The line containing "in imported if" marks where to begin; quote it and every line after it through the end of the data, exactly as written.

### DATA EXTRACT:
* * *
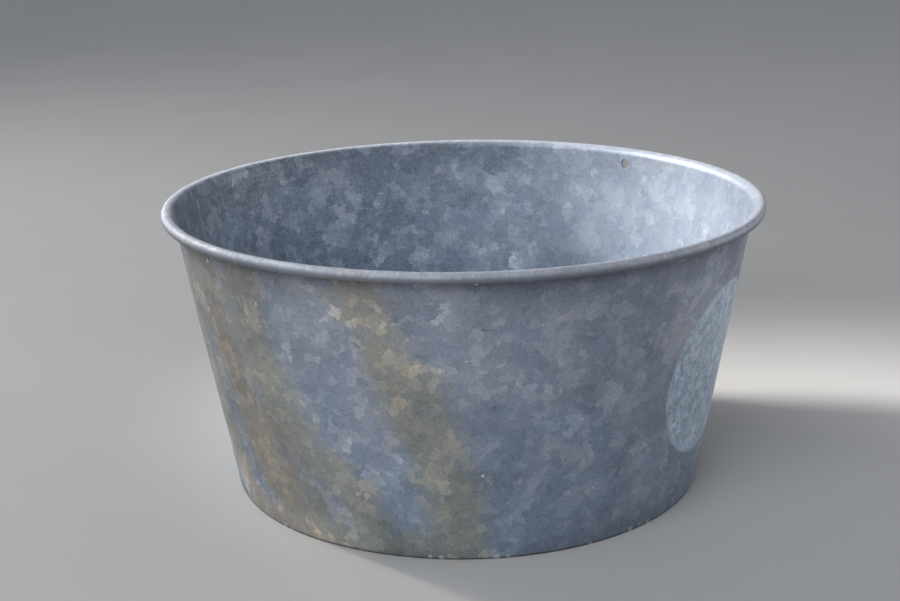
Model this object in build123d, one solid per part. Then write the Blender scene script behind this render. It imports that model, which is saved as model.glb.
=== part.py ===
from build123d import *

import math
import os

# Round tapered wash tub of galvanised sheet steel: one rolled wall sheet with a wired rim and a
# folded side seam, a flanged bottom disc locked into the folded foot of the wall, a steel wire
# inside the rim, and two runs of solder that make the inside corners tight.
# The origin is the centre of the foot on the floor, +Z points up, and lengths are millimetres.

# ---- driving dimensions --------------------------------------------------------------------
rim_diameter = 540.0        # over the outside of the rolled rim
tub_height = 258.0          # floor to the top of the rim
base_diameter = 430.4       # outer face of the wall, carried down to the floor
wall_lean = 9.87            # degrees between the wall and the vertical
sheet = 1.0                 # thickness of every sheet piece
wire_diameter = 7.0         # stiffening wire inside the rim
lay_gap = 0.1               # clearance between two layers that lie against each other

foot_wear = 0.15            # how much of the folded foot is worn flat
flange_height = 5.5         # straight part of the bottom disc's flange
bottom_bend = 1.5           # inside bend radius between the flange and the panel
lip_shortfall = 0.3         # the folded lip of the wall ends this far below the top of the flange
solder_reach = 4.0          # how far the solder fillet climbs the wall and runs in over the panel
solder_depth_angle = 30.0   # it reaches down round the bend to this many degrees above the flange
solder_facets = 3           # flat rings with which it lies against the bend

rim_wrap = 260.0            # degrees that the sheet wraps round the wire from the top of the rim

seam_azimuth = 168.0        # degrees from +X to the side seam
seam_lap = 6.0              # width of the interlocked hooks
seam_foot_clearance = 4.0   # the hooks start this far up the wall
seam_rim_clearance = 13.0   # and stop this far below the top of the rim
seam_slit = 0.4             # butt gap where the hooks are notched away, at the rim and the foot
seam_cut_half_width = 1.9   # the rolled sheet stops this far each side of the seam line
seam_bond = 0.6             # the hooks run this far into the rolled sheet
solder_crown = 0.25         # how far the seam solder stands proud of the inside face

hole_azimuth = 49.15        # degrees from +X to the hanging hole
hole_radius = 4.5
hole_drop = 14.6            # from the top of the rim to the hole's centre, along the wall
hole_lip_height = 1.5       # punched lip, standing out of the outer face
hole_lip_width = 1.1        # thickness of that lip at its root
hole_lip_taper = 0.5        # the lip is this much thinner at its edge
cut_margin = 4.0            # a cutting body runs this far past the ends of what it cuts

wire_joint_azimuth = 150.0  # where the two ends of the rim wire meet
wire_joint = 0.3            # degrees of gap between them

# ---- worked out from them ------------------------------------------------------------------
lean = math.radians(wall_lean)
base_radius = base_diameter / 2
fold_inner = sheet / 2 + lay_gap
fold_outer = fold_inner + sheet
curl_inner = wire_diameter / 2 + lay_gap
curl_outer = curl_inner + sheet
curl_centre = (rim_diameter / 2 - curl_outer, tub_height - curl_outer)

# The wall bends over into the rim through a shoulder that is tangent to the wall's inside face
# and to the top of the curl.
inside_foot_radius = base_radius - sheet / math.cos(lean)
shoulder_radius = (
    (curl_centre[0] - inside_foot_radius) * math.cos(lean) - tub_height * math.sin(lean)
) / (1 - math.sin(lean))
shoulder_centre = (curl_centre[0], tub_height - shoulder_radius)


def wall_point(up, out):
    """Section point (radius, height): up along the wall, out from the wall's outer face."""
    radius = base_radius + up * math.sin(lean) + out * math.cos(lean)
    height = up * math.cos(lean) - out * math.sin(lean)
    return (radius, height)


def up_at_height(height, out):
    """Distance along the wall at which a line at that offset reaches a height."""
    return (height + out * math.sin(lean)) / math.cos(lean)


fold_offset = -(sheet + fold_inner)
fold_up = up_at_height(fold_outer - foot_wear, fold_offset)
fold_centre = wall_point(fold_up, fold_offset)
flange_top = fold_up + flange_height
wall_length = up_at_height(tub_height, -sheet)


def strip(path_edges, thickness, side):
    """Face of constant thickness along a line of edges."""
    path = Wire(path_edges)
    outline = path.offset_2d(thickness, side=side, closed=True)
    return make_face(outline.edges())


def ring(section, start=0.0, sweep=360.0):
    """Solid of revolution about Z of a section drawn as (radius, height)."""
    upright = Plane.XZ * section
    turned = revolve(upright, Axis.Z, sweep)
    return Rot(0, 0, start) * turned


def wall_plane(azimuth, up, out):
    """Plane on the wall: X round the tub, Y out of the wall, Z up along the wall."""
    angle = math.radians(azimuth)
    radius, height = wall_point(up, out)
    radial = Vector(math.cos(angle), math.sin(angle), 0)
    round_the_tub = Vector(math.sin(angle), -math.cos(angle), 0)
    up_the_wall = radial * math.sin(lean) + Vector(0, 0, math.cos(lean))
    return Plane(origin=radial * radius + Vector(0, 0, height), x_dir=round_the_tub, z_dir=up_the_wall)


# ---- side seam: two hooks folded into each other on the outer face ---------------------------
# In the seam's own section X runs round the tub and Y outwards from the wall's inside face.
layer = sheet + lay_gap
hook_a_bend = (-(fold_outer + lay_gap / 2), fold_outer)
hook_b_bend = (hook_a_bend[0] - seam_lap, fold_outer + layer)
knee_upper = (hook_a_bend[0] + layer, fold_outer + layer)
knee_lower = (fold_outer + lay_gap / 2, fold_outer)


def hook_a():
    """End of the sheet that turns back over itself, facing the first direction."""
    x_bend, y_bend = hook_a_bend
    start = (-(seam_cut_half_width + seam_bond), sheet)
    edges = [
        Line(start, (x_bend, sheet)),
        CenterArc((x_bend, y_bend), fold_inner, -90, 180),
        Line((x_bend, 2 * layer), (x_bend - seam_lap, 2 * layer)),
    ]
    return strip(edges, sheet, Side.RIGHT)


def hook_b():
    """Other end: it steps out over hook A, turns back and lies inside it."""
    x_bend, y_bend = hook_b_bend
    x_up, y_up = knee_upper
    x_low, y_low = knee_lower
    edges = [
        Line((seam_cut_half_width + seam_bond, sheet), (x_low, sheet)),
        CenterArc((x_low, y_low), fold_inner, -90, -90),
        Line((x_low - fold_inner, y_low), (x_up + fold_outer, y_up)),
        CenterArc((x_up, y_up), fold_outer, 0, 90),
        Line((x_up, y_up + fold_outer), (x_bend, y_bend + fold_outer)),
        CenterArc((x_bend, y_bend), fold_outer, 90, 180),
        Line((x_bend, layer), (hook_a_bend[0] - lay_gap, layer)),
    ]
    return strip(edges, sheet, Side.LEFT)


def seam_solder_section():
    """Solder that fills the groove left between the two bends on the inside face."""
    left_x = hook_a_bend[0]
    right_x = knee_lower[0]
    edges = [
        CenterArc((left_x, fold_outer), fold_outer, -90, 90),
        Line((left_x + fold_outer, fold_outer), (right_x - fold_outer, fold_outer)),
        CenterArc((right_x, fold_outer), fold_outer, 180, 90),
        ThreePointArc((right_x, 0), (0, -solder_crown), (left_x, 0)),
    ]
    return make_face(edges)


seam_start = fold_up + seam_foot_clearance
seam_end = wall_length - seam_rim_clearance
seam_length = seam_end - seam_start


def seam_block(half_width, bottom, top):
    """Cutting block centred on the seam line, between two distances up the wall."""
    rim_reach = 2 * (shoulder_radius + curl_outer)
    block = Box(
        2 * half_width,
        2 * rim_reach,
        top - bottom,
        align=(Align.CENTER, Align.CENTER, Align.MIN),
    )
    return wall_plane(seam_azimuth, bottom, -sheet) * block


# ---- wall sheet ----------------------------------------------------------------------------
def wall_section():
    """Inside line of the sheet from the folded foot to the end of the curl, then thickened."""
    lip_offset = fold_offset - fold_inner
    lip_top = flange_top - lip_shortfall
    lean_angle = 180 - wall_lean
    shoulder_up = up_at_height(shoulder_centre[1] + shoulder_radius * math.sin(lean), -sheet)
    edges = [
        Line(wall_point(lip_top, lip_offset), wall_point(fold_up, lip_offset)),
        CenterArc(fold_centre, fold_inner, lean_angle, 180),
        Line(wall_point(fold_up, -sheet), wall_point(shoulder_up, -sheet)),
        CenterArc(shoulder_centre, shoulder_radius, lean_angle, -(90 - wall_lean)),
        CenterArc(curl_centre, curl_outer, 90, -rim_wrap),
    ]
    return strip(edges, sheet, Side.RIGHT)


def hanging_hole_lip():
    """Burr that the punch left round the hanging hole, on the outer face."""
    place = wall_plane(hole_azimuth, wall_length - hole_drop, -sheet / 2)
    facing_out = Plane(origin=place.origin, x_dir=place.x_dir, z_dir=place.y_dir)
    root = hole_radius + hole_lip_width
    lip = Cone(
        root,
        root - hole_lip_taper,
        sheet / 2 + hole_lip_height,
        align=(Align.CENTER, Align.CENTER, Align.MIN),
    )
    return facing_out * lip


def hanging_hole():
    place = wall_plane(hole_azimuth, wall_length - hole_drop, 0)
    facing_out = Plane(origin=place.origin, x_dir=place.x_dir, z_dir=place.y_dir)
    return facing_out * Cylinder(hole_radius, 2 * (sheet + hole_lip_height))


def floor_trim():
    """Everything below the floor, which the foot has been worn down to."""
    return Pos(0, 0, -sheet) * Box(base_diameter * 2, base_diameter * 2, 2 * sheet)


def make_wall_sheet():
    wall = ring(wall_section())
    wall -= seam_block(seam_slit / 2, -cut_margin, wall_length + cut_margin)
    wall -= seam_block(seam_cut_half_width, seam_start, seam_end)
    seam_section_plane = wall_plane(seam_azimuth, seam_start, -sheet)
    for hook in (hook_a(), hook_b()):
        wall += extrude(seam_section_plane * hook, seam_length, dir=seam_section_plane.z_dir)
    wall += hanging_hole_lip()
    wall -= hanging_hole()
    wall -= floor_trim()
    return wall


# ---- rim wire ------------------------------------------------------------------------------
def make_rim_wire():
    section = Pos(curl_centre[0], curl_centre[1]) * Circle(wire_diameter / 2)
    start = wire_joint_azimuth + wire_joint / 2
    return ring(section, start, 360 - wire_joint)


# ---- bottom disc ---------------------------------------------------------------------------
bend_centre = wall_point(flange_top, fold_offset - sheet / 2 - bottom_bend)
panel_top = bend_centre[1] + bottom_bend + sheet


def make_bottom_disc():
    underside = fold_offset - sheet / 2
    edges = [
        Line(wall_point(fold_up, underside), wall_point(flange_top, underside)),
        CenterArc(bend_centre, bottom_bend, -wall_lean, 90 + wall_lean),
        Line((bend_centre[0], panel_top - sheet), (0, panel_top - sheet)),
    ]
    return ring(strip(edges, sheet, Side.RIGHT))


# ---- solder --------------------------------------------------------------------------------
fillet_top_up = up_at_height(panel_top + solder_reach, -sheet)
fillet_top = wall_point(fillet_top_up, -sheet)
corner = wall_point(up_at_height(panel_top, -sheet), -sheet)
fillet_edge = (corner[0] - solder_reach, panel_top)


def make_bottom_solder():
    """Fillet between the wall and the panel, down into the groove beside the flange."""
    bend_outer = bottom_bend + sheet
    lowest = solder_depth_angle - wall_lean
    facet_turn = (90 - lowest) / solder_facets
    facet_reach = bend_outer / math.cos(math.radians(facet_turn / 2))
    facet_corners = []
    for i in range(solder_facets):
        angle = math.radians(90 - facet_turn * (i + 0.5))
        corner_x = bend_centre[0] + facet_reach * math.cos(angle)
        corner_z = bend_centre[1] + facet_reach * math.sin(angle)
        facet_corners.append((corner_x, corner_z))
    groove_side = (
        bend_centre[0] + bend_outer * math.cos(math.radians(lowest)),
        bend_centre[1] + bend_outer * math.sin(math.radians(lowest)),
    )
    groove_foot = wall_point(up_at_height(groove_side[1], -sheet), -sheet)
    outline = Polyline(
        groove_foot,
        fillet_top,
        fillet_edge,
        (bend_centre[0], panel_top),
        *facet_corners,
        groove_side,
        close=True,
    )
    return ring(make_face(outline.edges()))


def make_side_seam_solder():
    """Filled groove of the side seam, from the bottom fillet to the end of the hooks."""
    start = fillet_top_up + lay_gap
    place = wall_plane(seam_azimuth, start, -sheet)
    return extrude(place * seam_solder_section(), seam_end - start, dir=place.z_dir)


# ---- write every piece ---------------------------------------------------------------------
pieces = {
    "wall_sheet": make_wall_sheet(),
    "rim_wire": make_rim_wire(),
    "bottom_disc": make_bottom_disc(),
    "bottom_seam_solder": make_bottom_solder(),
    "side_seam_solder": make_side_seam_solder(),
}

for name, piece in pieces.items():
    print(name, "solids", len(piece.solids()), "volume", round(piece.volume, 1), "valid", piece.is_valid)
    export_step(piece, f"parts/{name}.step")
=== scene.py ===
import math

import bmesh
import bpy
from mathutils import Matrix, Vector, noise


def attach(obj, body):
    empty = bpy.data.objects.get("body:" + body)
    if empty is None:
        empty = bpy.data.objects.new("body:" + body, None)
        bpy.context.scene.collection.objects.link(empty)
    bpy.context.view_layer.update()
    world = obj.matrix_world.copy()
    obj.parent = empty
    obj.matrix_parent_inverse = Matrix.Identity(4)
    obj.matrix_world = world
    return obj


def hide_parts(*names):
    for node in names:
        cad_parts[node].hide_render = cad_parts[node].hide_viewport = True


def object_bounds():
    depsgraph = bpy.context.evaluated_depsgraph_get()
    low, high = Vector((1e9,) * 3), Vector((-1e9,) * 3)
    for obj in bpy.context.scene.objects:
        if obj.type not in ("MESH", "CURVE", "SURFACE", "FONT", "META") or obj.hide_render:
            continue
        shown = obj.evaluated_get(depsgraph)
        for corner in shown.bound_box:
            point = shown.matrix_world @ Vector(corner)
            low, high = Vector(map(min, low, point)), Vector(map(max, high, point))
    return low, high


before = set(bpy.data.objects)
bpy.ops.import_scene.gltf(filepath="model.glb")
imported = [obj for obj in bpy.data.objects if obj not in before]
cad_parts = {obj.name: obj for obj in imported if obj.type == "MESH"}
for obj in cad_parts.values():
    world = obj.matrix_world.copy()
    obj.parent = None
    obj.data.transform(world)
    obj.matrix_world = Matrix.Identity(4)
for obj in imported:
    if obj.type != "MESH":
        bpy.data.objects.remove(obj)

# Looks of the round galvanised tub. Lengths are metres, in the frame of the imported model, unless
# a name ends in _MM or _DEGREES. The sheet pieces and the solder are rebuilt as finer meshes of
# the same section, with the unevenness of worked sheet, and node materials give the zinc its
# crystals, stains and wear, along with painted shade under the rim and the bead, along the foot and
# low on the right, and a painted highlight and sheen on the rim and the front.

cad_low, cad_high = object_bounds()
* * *
### TASK ANSWER:
cad_parts = {obj.name: obj for obj in imported if obj.type == "MESH"}
for obj in cad_parts.values():
    world = obj.matrix_world.copy()
    obj.parent = None
    obj.data.transform(world)
    obj.matrix_world = Matrix.Identity(4)
for obj in imported:
    if obj.type != "MESH":
        bpy.data.objects.remove(obj)

# Looks of the round galvanised tub. Lengths are metres, in the frame of the imported model, unless
# a name ends in _MM or _DEGREES. The sheet pieces and the solder are rebuilt as finer meshes of
# the same section, with the unevenness of worked sheet, and node materials give the zinc its
# crystals, stains and wear, along with painted shade under the rim and the bead, along the foot and
# low on the right, and a painted highlight and sheen on the rim and the front.

cad_low, cad_high = object_bounds()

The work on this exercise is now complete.